Dueño de una presencia sin igual, con los años no precisó, ni se interesó por disimular su calvicie ni sus arrugas para seguir sien-do un ícono de excelencia y clase.

Pero no era solo un sex symbol. Durante sus cinco décadas de carrera, logró apartarse de su personaje de agente secreto y construyó una carrera de prestigio y variedad inigualable.

Usó su fama para atraer la atención a causas personales, como la independencia de Escocia. Y para poco más. Le gustaba ser actor, pero no estrella. Renegaba del acoso de la prensa, mantuvo su vida privada resguardada junto a su esposa con la que estuvo casado 45 años hasta su muerte. Con ella mantuvo una vida tranquila, alejada de las fiestas de Hollywood que detestaba. Se retiró de la vida pública en 2011, tras lo que se supo poco de su vida hasta su fallecimiento.

Dedicó su vida a la actuación. Era famoso por ser actor. No era actor por ser famoso. Y posiblemente por eso, Sean Connery hoy no sería Sean Connery.

Él personifica un tipo de éxito que de a poco se está extinguiendo. Los famosos de nuestros tiempos tienen (o ¿quieren?) publicar mucho en las redes, salir en tapas de revistas y en sociales. Incluso a veces la fama o la popularidad es causa de los lugares que ocupan y no una consecuencia, lo que permite que se muevan en los diferentes andariveles de la vida pública sin barandas ni peajes. Es más notorio en los medios de comunicación: actor, periodista, modelo, deportista, influencer… los límites están cada vez más desdibujados y una cosa es habilitadora de la otra, como supuesto activo para un mejor ejercicio de la tarea.
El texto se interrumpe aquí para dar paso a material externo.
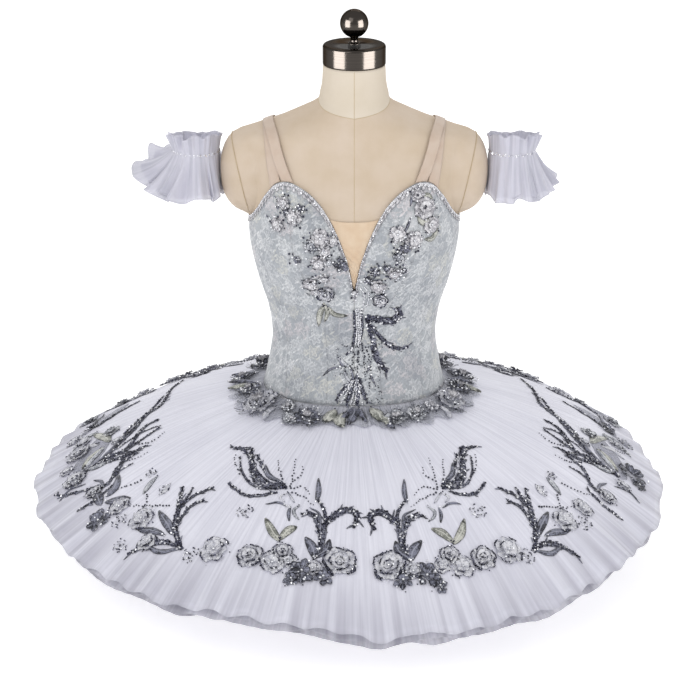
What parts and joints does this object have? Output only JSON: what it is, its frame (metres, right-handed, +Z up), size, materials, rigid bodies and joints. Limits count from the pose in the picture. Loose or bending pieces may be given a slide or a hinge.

«Que hablen bien o mal; lo importante es que hablen de mí”, decía Salvador Dalí como regla de márketing personal, frase que también se le atribuyó a Napoleón. Pero hoy en día ni siquiera es necesario ser tan talentoso como el artista o tan estratega como el francés para lograrlo. Basta con mantenerse en el centro de la mirada pública, que es más fácil gracias a las redes sociales.

No es extraño que este fenómeno se haya trasladado a la política, al periodismo, a los empresarios, profesionales, artistas y deportistas. Por alguna razón se ha vuelto un activo mantener la visibilidad, que llega a implicar exponer, premeditada y planificadamente, parte de la vida privada en las redes sociales, mantener un perfil alto en eventos y generar titulares de prensa. Esa cosa tan indefinida como difusa que se volvió un activo que es ser persona “pública” o “conocida”, de la farandulización de las profesiones, a pesar de que vaya en detrimento de la esencia.

Pero “no se puede hacer beber a un asno que no tiene sed” como dice el proverbio francés. Si eso sucede (y funciona) es porque como sociedad lo estamos valorando de alguna manera.

Ser “conocido” es valorado, es un mérito en sí mismo, que no quiere decir lo mismo que ser bueno en lo que se hace. Y donde ser bueno y menos reconocido, muchas veces no basta. Acaso, ¿dejamos la era de los Sean Connery para pasar a la de las Kardashian?